From: Gareth McCaughan
Subject: Re: Processing large files.
Date: Tue, 03 Jul 2001 13:12:37 +0000
Message-ID: <slrn9k3h65.230r.Gareth.McCaughan@g.local>

Jacek Generowicz wrote:

> So far my lisp experience has been limited mostly to playing around
> with snippets of the language, to familiarize myself with it. Now I am
> faced with the opportunity to use it `in anger', but to perform a task
> whose nature is very different from the sort of thing I have been
> looking at from a lisp perspective . . . so I am hoping to find some
> sound advice here.
> 
> I need to transform a large file of data (STEP). The components that
> might need changing are cartesian points, which are represented thus:
> 
> #1 = CARTESIAN_POINT ('CRTPNT1', (1.9770351033236283E+1, 7.39E+0,
> -1.1875496989536942E+0) ) ;
> #2 = CARTESIAN_POINT ('CRTPNT2', (1.8984532085090486E+1,
> 7.547919664414555E+0, -1.3981092515064347E+0) ) ;
...
> All points defined in the file should be checked for proximity to any
> of the other points, and may then be moved; the final result should be
> a file identical in structure to the original, but with the
> coordinates of some of the points slightly adjusted.
> 
> 
> I would welcome suggestions on how to set about this. Particularly: 
> 
> What sort of data structure is appropriate for this task?  
> How should it be filled ?
> Any lisp features that are pertinent, which a lisp neophyte like
> myself is unlikely think of.

(You haven't said what variety of Lisp you're using, nor
what implementation. It might make a difference; see later.
I'll assume you're using Common Lisp. If it's, e.g.,
AutoLisp, then all bets are off as far as I'm concerned;
I don't know anything much about what works well in
AutoLisp.)

You might want to consider preprocessing the file using
something like perl, to get it into a form Lisp enjoys
reading. Maybe turn each line into something like

    (1 "CRTPNT1" 1.9770351033236283E+1 7.39E+0 -1.1875496989536942E+0)

for a "point" line and surround other lines with "...".

You certainly *can* read the original file using Lisp, by the way,
but you'll need fewer lines of code in all if you do it the way
I suggest. (On the other hand, if you're going to be doing a lot
of this sort of thing, a better option might be to develop some
Lisp tools for processing files like this.)

If the file is, as you say, very large, then the main issue
will be checking proximities. The best way to do that depends
on the distribution of your points. Are they clustered?
Uniformly and independently distributed in some region?
or what?

If the points are fairly uniformly distributed, then I would
consider the following approach: divide all of space into
cubes of a carefully chosen size. Classify the points according
to which cube each one falls into. Once you've done that,
each point only needs to be checked against the other points
in the same cube or one of its 26 neighbours. (You may be
able to avoid looking at some neighbours, by considering
where the point lies in the cube.)

Depending on how uniform the distribution of points is, you
could implement this with a 3-dimensional array or with a
hash table. Or, if the points are mostly uniformly distributed
but with occasional outliers, a hybrid strategy might work well.

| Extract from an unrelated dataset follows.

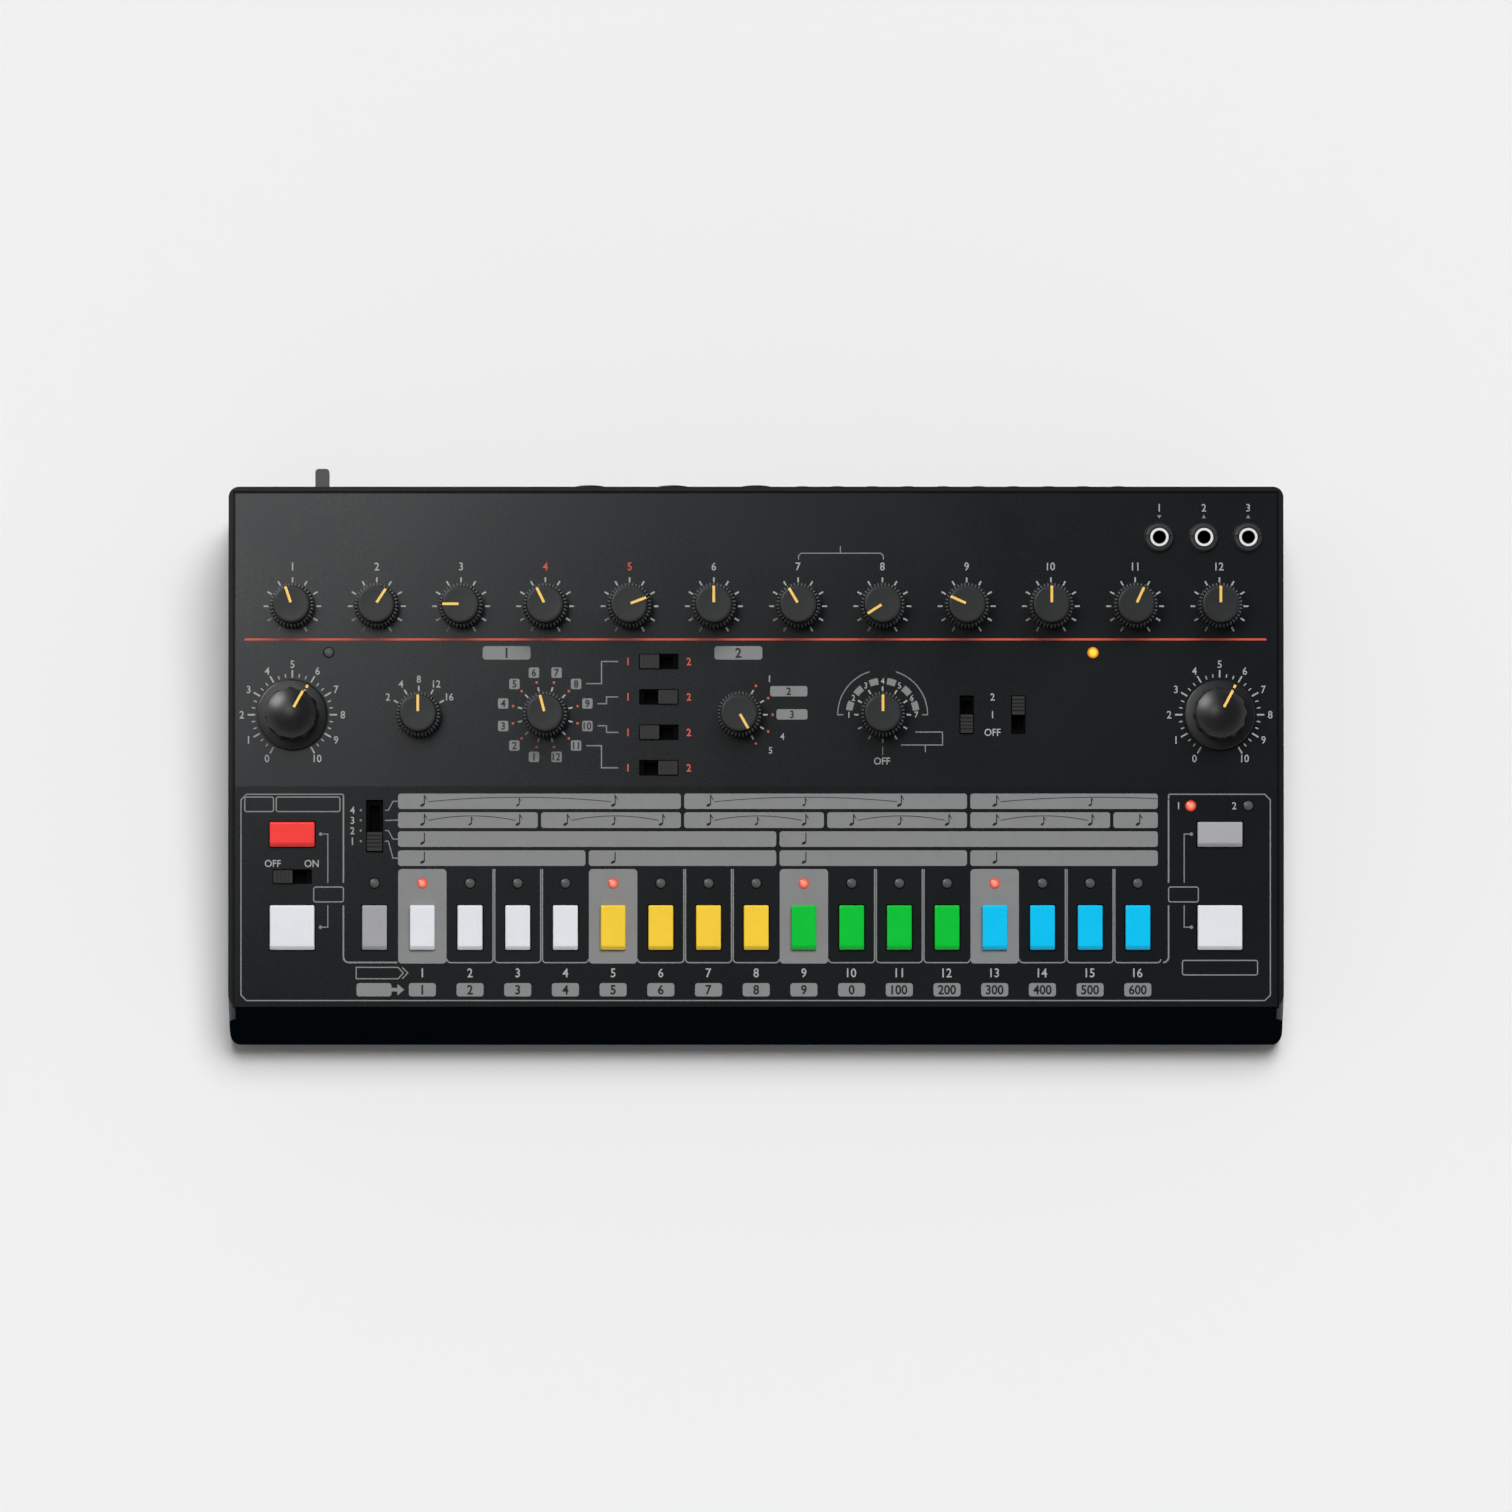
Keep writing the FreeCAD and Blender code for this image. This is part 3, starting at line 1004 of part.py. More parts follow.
def rear_wall_openings():
    """Holes that the sockets and the power lever come out of."""
    low = -WALL - PAST
    cuts = [power_slot()]
    for x in mini_jack_xs():
        cuts.append(lying(rod(MINI_BUSH_RADIUS + SOCKET_HOLE_GAP, low, PAST), x, SOCKET_AXIS_Z,
                          REAR_Y))
    for x in big_jack_xs():
        cuts.append(lying(rod(BIG_BUSH_RADIUS + SOCKET_HOLE_GAP, low, PAST), x, SOCKET_AXIS_Z,
                          REAR_Y))
    for x in DIN_XS:
        cuts.append(lying(rod(DIN_RADIUS + SOCKET_HOLE_GAP, low, PAST), x,
                          REAR_BOARD_TOP + DIN_RISE, REAR_Y))
    cuts.append(lying(rod(INLET_RADIUS + SOCKET_HOLE_GAP, low, PAST), INLET_X, SOCKET_AXIS_Z,
                      REAR_Y))
    usb = block(-USB_WIDTH / 2 - SOCKET_HOLE_GAP, USB_WIDTH / 2 + SOCKET_HOLE_GAP,
                SOCKET_AXIS_RISE - USB_HEIGHT - SOCKET_HOLE_GAP,
                SOCKET_AXIS_RISE + SOCKET_HOLE_GAP, low, PAST)
    cuts.append(lying(usb, USB_X, SOCKET_AXIS_Z, REAR_Y))
    return cuts


def panel_openings():
    """Holes for bushes, keys, slides, lamps and the jacks on top."""
    low = -PANEL_THICKNESS - PAST
    cuts = []
    bush_hole = rod(BUSH_RADIUS + BUSH_HOLE_GAP, low, PAST)
    for _, _, x, distance, _, _, _ in KNOBS:
        cuts.append(placed(bush_hole, UPPER, x, distance))
    for _, x, distance, width, length in KEYS:
        hole = slab(width + 2 * KEY_GAP, length + 2 * KEY_GAP, low, PAST, KEY_HOLE_CORNER)
        cuts.append(placed(hole, LOWER, x, distance))
    for _, frame, x, distance, slot, width, _, _, turn, _ in SLIDES:
        cuts.append(placed(slab(slot, width, low, PAST, SLIDE_CORNER), frame, x, distance, turn))
    for frame, x, distance in LAMPS:
        cuts.append(placed(rod(LAMP_RADIUS + LAMP_HOLE_GAP, low, PAST), frame, x, distance))
    for x in TOP_JACK_XS:
        cuts.append(placed(rod(TOP_BUSH_RADIUS + BUSH_HOLE_GAP, low, PAST), UPPER, x,
                           TOP_JACK_ROW))
    return cuts


def circuit_boards():
    """Two boards behind the panel, one along the rear wall, one under the top jacks."""
    low = -BOARD_DEPTH - BOARD_THICKNESS
    control = block(-BOARD_HALF, BOARD_HALF, BOARD_ABOVE_FOLD - UPPER_LENGTH,
                    BOARD_BEHIND_KNOBS - LEVEL_ROW, low, -BOARD_DEPTH)
    key = block(-BOARD_HALF, BOARD_HALF, -KEY_ROW - BOARD_BEFORE_KEYS, -BOARD_BELOW_FOLD,
                low, -BOARD_DEPTH)
    control_holes = [rod(SCREW_HOLE, low - PAST, FAR, x, -distance)
                     for frame, x, distance in STUDS if frame is UPPER]
    key_holes = [rod(SCREW_HOLE, low - PAST, FAR, x, -distance)
                 for frame, x, distance in STUDS if frame is LOWER]
    control = placed(control.cut(control_holes), UPPER)
    key = placed(key.cut(key_holes), LOWER)
    for x, behind in POSTS:
        y = REAR_Y - behind
        gap = rod(BOSS_RADIUS + HEAD_CLEARANCE, 0, FAR, x, y)
        control = control.cut(gap)
        key = key.cut(gap)
    rear_left = -HALF + WALL + REAR_BOARD_SIDE_GAP
    rear = block(rear_left, REAR_BOARD_RIGHT, WALL_INSIDE_Y - REAR_BOARD_DEPTH,
                 WALL_INSIDE_Y - SEAM, REAR_BOARD_TOP - BOARD_THICKNESS, REAR_BOARD_TOP)
    rear = rear.cut([rod(SCREW_HOLE, 0, FAR, x, rear_boss_y()) for x in REAR_BOSS_XS])
    for x, behind in POSTS:
        rear = rear.cut(rod(BOSS_RADIUS + HEAD_CLEARANCE, 0, FAR, x, REAR_Y - behind))
    first, last = TOP_JACK_XS[0], TOP_JACK_XS[-1]
    margin = MINI_BODY_WIDTH / 2 + TOP_JACK_BOARD_MARGIN
    jack = block(first - margin, last + margin, -TOP_JACK_ROW - margin, -TOP_JACK_ROW + margin,
                 -TOP_JACK_BOARD_DEPTH - BOARD_THICKNESS, -TOP_JACK_BOARD_DEPTH)
    pieces = [control, key, rear, placed(jack, UPPER)]
    pieces += chips_and_links(low)
    return pieces


def chips_and_links(low):
    """Chips on the undersides of the boards, and the ribbon that joins the rear board."""
    chip = slab(CHIP_LENGTH, CHIP_WIDTH, low - CHIP_HEIGHT, low)
    pieces = [placed(chip, UPPER, x, MASTER_ROW) for x in UPPER_CHIP_XS]
    pieces += [placed(chip, LOWER, x, KEY_ROW - CHIPS_BEHIND_KEYS) for x in LOWER_CHIP_XS]
    front = WALL_INSIDE_Y - REAR_BOARD_DEPTH
    header_y = front + HEADER_INSET
    processor_y = header_y + (PROCESSOR_SIDE - HEADER_WIDTH) / 2
    processor = slab(PROCESSOR_SIDE, PROCESSOR_SIDE, REAR_BOARD_TOP,
                     REAR_BOARD_TOP + PROCESSOR_HEIGHT)
    pieces.append(placed(processor, Placement(Vector(PROCESSOR_X, processor_y, 0), Rotation())))
    header = slab(HEADER_LENGTH, HEADER_WIDTH, REAR_BOARD_TOP, REAR_BOARD_TOP + HEADER_HEIGHT)
    pieces.append(placed(header, Placement(Vector(HEADER_X, header_y, 0), Rotation())))
    header_face = header_y - HEADER_WIDTH / 2
    ribbon_low = REAR_BOARD_TOP + HEADER_HEIGHT / 2 - RIBBON_THICKNESS / 2
    ribbon_y = header_y - RIBBON_REACH
    under = panel_height(ribbon_y, BOARD_DEPTH + BOARD_THICKNESS) - RIBBON_END_GAP
    ribbon = cross_prism([
        (header_face, ribbon_low),
        (header_face, ribbon_low + RIBBON_THICKNESS),
        (ribbon_y + RIBBON_THICKNESS, ribbon_low + RIBBON_THICKNESS),
        (ribbon_y + RIBBON_THICKNESS, under),
        (ribbon_y, under),
        (ribbon_y, ribbon_low),
    ], RIBBON_WIDTH / 2)
    ribbon.translate(Vector(HEADER_X, 0, 0))
    pieces.append(ribbon)
    return pieces


def write(name, solids):
    shape = solids[0] if len(solids) == 1 else Part.makeCompound(solids)
    shape.exportStep(f"parts/{name}.step")


os.makedirs("parts", exist_ok=True)

OUTLINE = case_outline()
write("lower_case", lower_case(OUTLINE, rear_wall_openings()).Solids)
write("front_nose", front_nose(OUTLINE).Solids)
write("steel_panel", steel_panel(panel_openings()).Solids)
write("circuit_boards", circuit_boards())
write("pot_bodies", pot_bodies())
write("key_switches", key_switches())
write("slide_switch_bodies", slide_bodies())
write("lamps", lamps())
write("jack_sockets", jack_sockets())
write("data_sockets", data_sockets())
write("fasteners", fasteners())
write("rubber_feet", rubber_feet())

KNOB_SETS = {kind: knob_set(kind) for kind in ("small", "big")}
for name, kind, x, distance, angle, _, _ in KNOBS:
    write(name, [placed(s, UPPER, x, distance, -angle) for s in KNOB_SETS[kind]])
for name, x, distance, width, length in KEYS:
    write(name, [placed(s, LOWER, x, distance) for s in key_solids(width, length)])
for name, frame, x, distance, _, width, lever, travel, turn, rest in SLIDES:
    write(name, [placed(slide_lever(width, lever, travel, rest), frame, x, distance, turn)])
write("power_slider", [power_lever()])
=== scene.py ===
import math

import bmesh
import bpy
from mathutils import Matrix, Vector


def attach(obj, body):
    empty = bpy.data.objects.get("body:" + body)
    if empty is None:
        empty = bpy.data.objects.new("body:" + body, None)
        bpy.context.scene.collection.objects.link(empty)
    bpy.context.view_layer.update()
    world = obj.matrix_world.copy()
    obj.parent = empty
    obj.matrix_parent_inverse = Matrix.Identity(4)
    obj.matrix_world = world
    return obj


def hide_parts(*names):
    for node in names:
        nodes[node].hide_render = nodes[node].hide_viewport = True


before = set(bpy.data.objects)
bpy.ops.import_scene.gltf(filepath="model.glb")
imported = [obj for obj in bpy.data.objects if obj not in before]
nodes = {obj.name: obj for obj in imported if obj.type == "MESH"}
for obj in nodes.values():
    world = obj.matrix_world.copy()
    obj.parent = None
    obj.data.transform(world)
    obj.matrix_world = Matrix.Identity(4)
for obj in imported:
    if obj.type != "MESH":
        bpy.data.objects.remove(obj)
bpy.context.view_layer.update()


# The lower case is one moulding of black plastic: floor, rear wall and side walls. Its mould was
# etched, so the outside has a fine even grain that breaks up the light. Everything else is
# screwed to it from below.
CASE_BLACK = (0.0056, 0.0066, 0.0075)
CASE_GRAIN = 0.00035
CASE_GRAIN_DEPTH = 0.000018


def add(material, kind, **values):
    """Adds a node to a material. A value that is another node's socket is linked, not copied."""
    made = material.node_tree.nodes.new("ShaderNode" + kind)
    for name, value in values.items():
        socket = made.inputs[name.replace("_", " ")]
        if isinstance(value, bpy.types.NodeSocket):
            material.node_tree.links.new(value, socket)
        else:
            socket.default_value = value
    return made


def finish(name, colour, roughness, specular=0.5, metallic=0.0):
    """A material with one shader at its plain values."""
    material = bpy.data.materials.new(name)
    material.use_nodes = True
    shader = material.node_tree.nodes["Principled BSDF"]
    shader.inputs["Base Color"].default_value = (*colour, 1.0)
    shader.inputs["Roughness"].default_value = roughness
    shader.inputs["Specular IOR Level"].default_value = specular
    shader.inputs["Metallic"].default_value = metallic
    return material


def maths(material, operation, first, second):
    """Adds a maths node and gives back its result."""
    made = add(material, "Math")
    made.operation = operation
    for socket, value in zip(made.inputs, (first, second)):
        if isinstance(value, bpy.types.NodeSocket):
            material.node_tree.links.new(value, socket)
        else:
            socket.default_value = value
    return made.outputs[0]


def grain(material, size, depth, tone=0.12, cloud=0.02, gloss=0.08):
    """Surface detail from the piece's own coordinates: bumps of a size and depth in metres, and
    slow changes of tone and gloss, as moulding, handling and dust leave them."""
    fine_share, least, most = 0.35, 0.3, 0.7
    tree = material.node_tree
    shader = tree.nodes["Principled BSDF"]
    colour = shader.inputs["Base Color"].default_value[:3]
    roughness = shader.inputs["Roughness"].default_value
    place = add(material, "TexCoord").outputs["Object"]
    fine = add(material, "TexNoise", Vector=place, Scale=1 / size, Detail=3.0).outputs["Fac"]
    slow = add(material, "TexNoise", Vector=place, Scale=1 / cloud, Detail=5.0, Roughness=0.6)
    both = maths(material, "ADD", maths(material, "MULTIPLY", fine, fine_share),
                 maths(material, "MULTIPLY", slow.outputs["Fac"], 1 - fine_share))
    ramp = add(material, "ValToRGB", Fac=both)
    low, high = ramp.color_ramp.elements
    low.position, high.position = least, most
    low.color = (*[c * (1 - tone) for c in colour], 1.0)
    high.color = (*[min(1.0, c * (1 + tone)) for c in colour], 1.0)
    tree.links.new(ramp.outputs["Color"], shader.inputs["Base Color"])
    spread = add(material, "MapRange", Value=both, From_Min=least, From_Max=most,
                 To_Min=max(0.03, roughness - gloss), To_Max=min(1.0, roughness + gloss))
    tree.links.new(spread.outputs["Result"], shader.inputs["Roughness"])
    bump = add(material, "Bump", Height=fine, Distance=depth)
    tree.links.new(bump.outputs["Normal"], shader.inputs["Normal"])
    return material


def dress(node_name, material):
    """Gives a piece that comes from the CAD model its finish."""
    slots = nodes[node_name].data.materials
    slots.clear()
    slots.append(material)


case_plastic = grain(finish("black_grained_plastic", CASE_BLACK, 0.50, 0.22), CASE_GRAIN,
                     CASE_GRAIN_DEPTH, 0.14, 0.03)
dress("lower_case", case_plastic)


# The nose is a separate black moulding along the front. It has the same plastic but a smoother
# mould, and stands in the shade of the panel's edge. Its colour is made darker than the case's
# and it has no shine: painted shade.
NOSE_SHADED_BLACK = (0.0016, 0.0034, 0.0050)
nose_painted_shade = grain(finish("black_nose_painted_shade", NOSE_SHADED_BLACK, 0.55, 0.0), 0.0003, 0.000010,
                     0.12, 0.03)
dress("front_nose", nose_painted_shade)


# The panel is one folded steel sheet with a baked satin coating. The coating levels out with a
# faint orange peel and has metal flakes far too small to see one by one.
PANEL_GREY = (0.0052, 0.0074, 0.0086)
PANEL_PEEL = 0.0011
panel_coat = grain(finish("satin_steel_coating", PANEL_GREY, 0.28, 0.28), PANEL_PEEL, 0.0000010,
                   0.10, 0.05, 0.04)
dress("steel_panel", panel_coat)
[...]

Another possible approach: adaptive octree subdivision (or
something of the sort). You start by putting all the points
in a single bin. When any bin gets too large, you cut it in half
across the x, y or z axis. When you've processed all the points
you have a sort of binary subdivision of space, with each
region defined by it containing not too many points. The
difficult thing here is keeping track of which regions are
close enough to which others...

Or: calculate the Voronoi regions for the set of points,
remember that they're convex, and search outward from each
point's region.

Or (this one is nice and simple, in contrast to the last two,
but it might not work well): sort the points according to
one coordinate (say the x-coordinate), and then for each point
you only have to consider other points with x-coordinates
reasonably close to that point's x-coordinate. You will lose
if (say) all your points happen to lie on the plane x=1.2345.
For a variant on this, choose the coordinate to use more
carefully; or even choose a line to project onto in some
clever way that allows lines other than the axes.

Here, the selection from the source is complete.